Na avaliação Luis Otavio Leal, economista-chefe do banco ABC Brasil, as agências de rating estão em "compasso de espera" em relação ao Brasil. "Vai depender do que a gente fizer", disse ele. Ele explica que, no caso de uma piora da nota brasileira (rating), fica mais caro buscar empréstimo no exterior.
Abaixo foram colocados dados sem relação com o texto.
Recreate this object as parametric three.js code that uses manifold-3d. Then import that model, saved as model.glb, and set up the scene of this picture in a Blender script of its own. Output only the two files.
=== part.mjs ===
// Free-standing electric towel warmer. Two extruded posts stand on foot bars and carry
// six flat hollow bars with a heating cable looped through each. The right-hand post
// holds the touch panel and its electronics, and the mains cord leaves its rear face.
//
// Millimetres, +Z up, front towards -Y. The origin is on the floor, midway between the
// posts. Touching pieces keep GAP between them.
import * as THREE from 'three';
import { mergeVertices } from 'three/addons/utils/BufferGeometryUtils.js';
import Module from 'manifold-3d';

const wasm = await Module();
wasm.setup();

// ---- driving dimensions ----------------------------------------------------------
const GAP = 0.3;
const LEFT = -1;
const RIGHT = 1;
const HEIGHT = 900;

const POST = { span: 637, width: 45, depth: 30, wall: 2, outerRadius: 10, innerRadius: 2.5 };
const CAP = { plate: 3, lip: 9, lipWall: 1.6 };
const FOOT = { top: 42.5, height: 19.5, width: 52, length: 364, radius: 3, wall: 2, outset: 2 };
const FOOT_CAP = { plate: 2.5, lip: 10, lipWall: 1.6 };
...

"Existe uma relação direta. Quanto melhor o rating [nota], menos paga de juros tanto o país quanto as empresas. Fica mais caro para todo mundo [se baixar a nota brasileira]. Quando o país é rebaixado, todas as empresas do país são rebaixadas. Um banco vai captar mais caro lá fora. Vai jogar [o custo maior] para o preço do crédito aqui dentro. Empresas para a Petrobras, por exemplo, pagariam mais [para captar no exterior]. Fica tudo mais caro. Fica mais complicado para todo mundo", explicou o economista do ABC Brasil.